◆ **What the task asks**
Write out each line exactly as it stands, please.

◆ **Data block**

###

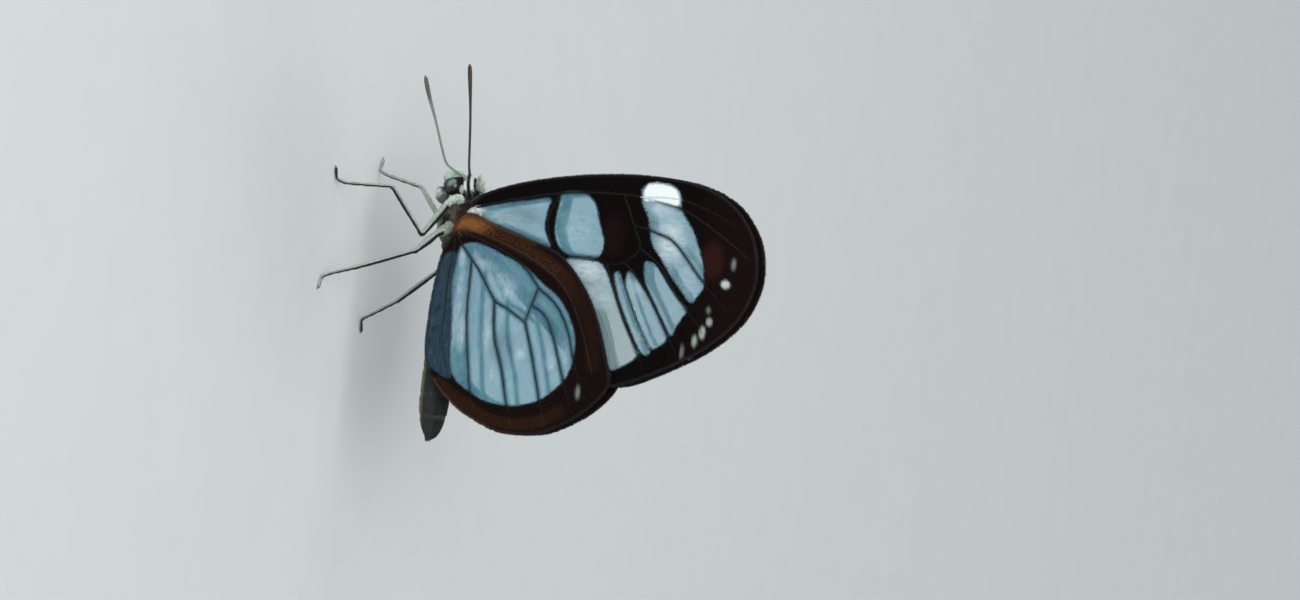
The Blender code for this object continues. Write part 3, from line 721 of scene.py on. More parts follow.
in_front = brow * ramp(-out[:, 0], 0.4, 0.9)
length = varied(count, 0.18, 0.32) * (1 - 0.4 * face) * (1 + 0.5 * in_front) * (1 + 2.4 * crown + 2.8 * nape)
lift = varied(count, 0.15, 0.5) + 1.2 * in_front + 0.5 * nape + crown * varied(count, 0.5, 1.1)
ahead = laid(out, lie, lift)
hue = body_colour(roots + ahead * (length * 0.5 * (1 - palp))[:, None])
hue = toned(hue, np.maximum(crown, 0.8 * nape), BLACK)
tips = np.where(((crown > 0.5) & (luck.random(count) < 0.85))[:, None], MILK, hue)
shade = luck.normal(1.0, 0.12, count)[:, None]
add_tufts("coat_head", roots - out * 0.04, ahead, out, length, 0.065 - 0.015 * crown, 0.03, 0.15,
          np.clip(hue * shade, 0, 1), round_unwrap(roots), np.clip(tips * shade, 0, 1))

roots, out = skin_samples(skin.data, in_thorax, 18000)
count = len(roots)
x, y, z = roots.T
collar = ramp(-x, 3.8, 4.3) * ramp(z, 10.3, 10.7)
shoulder = ramp(z, 10.4, 10.8)
lie = rearward(count)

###

◆ **Exercise answer**
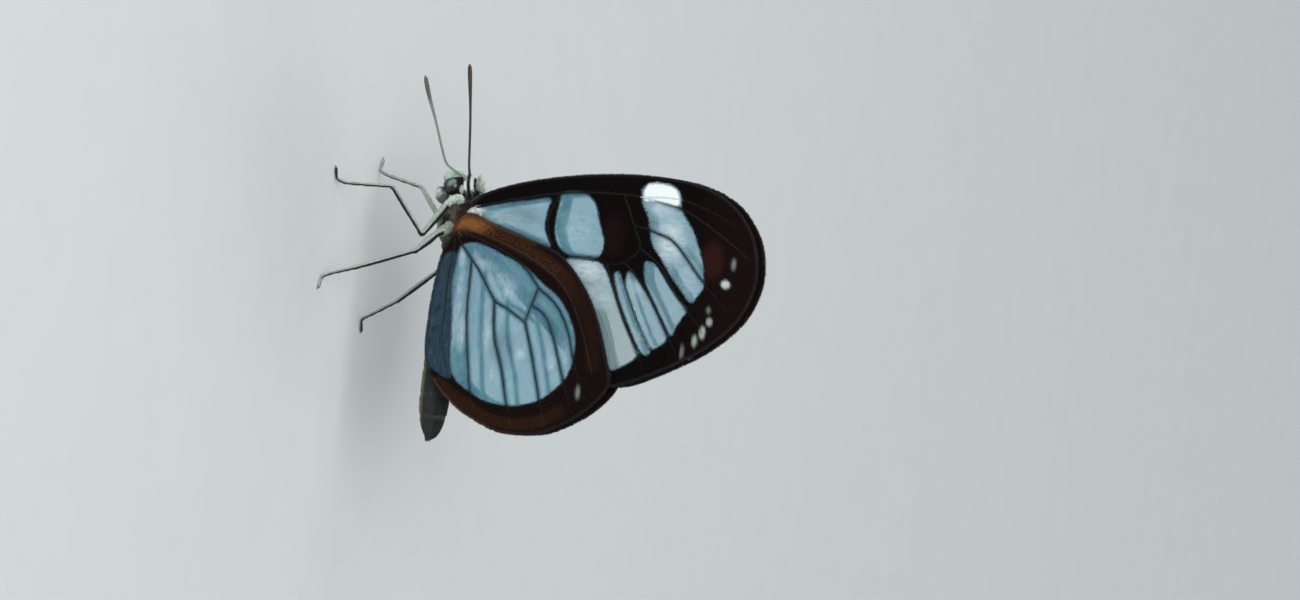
The Blender code for this object continues. Write part 3, from line 721 of scene.py on. More parts follow.
in_front = brow * ramp(-out[:, 0], 0.4, 0.9)
length = varied(count, 0.18, 0.32) * (1 - 0.4 * face) * (1 + 0.5 * in_front) * (1 + 2.4 * crown + 2.8 * nape)
lift = varied(count, 0.15, 0.5) + 1.2 * in_front + 0.5 * nape + crown * varied(count, 0.5, 1.1)
ahead = laid(out, lie, lift)
hue = body_colour(roots + ahead * (length * 0.5 * (1 - palp))[:, None])
hue = toned(hue, np.maximum(crown, 0.8 * nape), BLACK)
tips = np.where(((crown > 0.5) & (luck.random(count) < 0.85))[:, None], MILK, hue)
shade = luck.normal(1.0, 0.12, count)[:, None]
add_tufts("coat_head", roots - out * 0.04, ahead, out, length, 0.065 - 0.015 * crown, 0.03, 0.15,
          np.clip(hue * shade, 0, 1), round_unwrap(roots), np.clip(tips * shade, 0, 1))

roots, out = skin_samples(skin.data, in_thorax, 18000)
count = len(roots)
x, y, z = roots.T
collar = ramp(-x, 3.8, 4.3) * ramp(z, 10.3, 10.7)
shoulder = ramp(z, 10.4, 10.8)
lie = rearward(count)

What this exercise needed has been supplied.